As heavy machinery scraped the site of a highway project near Lake Minnetonka, something unusual turned up in the dirt: quarter-sized fragments of bone. That was enough to stop the machines, because the on-site archaeologist knew that Hennepin County was digging the site of Indian burial mounds first mapped in 1883.

State Archaeologist Scott Anfinson had signed off on the project, after several surveys convinced him that any artifacts or remains were probably long destroyed.

But on that day last October, Anfinson got the bad news. For the first time in his 10 years in the job, he had given the green light to a project through a known archaeological site, only to find out that it was still an ancient tomb.

The discovery halted work on a planned roundabout that would eliminate a dangerous 90-degree curve on Hennepin County Road 101. Last week, Hennepin County engineers met with tribal and archaeological representatives to start mapping the way forward.

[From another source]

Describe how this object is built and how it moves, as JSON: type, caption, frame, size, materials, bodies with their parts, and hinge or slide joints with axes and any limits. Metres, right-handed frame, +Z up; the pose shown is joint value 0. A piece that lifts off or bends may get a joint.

"It's real upsetting to tribal people," said Jim Jones, cultural resources director of the Minnesota Indian Affairs Council. "It shouldn't have happened. Now we have to fix it."

Jones said the road design will have to change in order to preserve what's left of the mounds. His voice holds significant sway — state law gives the council the authority to protect American Indian burial sites.

The Legislature granted that authority in 1976 to stop the widespread bulldozing of Indian mounds, which hadn't been afforded the same protection as white cemeteries. Bones still turn up in construction projects all the time, but those are typically grave sites not on any map.

Minnesota is home to an estimated 12,000 known mounds, the final resting places built by Indians from about 500 B.C. through 1500 A.D., Anfinson said.

When T.H. Lewis first surveyed an area on the eastern edge of Lake Minnetonka, he mapped 52 mounds that came to be known as the Shaver Mounds. A 1911 book described them as "a remarkable series, both for their number and uniformity of size" and noted that one was 270 feet long.

Years of development, including a railroad cut for the Deephaven streetcar line, obliterated most of what's now known as site 21HE27. "You couldn't see a single one of the burial mounds on the surface any more," Anfinson said.

Starting in 2008, consultants dug into the site to see whether any trace of the mounds remained intact. In 2010 the Indian Affairs Council dispatched its own consultant, who said that based on soil cores and Lewis' notes the mound remnants still existed in the project's proposed footprint. Anfinson's office disagreed with that conclusion, saying the council's consultant had his map wrong. Hennepin County hired a third consultant, who extracted 45 soil cores and found "no evidence for any surviving mound fill, burial pits, bones, or artifacts," according to a 2011 report by the state archaeologist.

Still, because of the site's long history, Anfinson said he required an archaeologist to be on-site when grading began last fall. Jones got the call on a Sunday at his home in Cass Lake. The next day, Oct. 13, he went to the site with Anfinson and a representative of the Shakopee Mdewakanton Sioux Community.

"We cleaned off the area where the original find had been," Anfinson said. They could not say for certain the initial bone fragments were human. "Finally we found a tooth. … At that point, I looked at Jim. I said it was a human tooth."Because it was an Indian burial ground at one point, Anfinson determined the remains were "ethnically Indian" and thereby the responsibility of the council.

The incident was especially disturbing to Jones, because the council's consultant had already warned against construction. His frustration was compounded by the discovery that same day of the bones of 19th-century American Indians by someone building a lakeside home near Pine City.

"It is our hope that these unfortunate and preventable incidents will help inform and educate those involved and help prevent further such incidents from happening in the future," the council wrote in its annual report, submitted in December.

Anfinson said the county did its due diligence, commissioning two studies rather than the usual one. "This is on everyone's mind," he said. "No one's happy about this."

Last week, a thin layer of snow covered the disturbed grave. Here and there were planted little plastic flags, and taller wooden stakes bore the words, "Lewis Survey," noting the work of a man who had passed this spot 132 years earlier.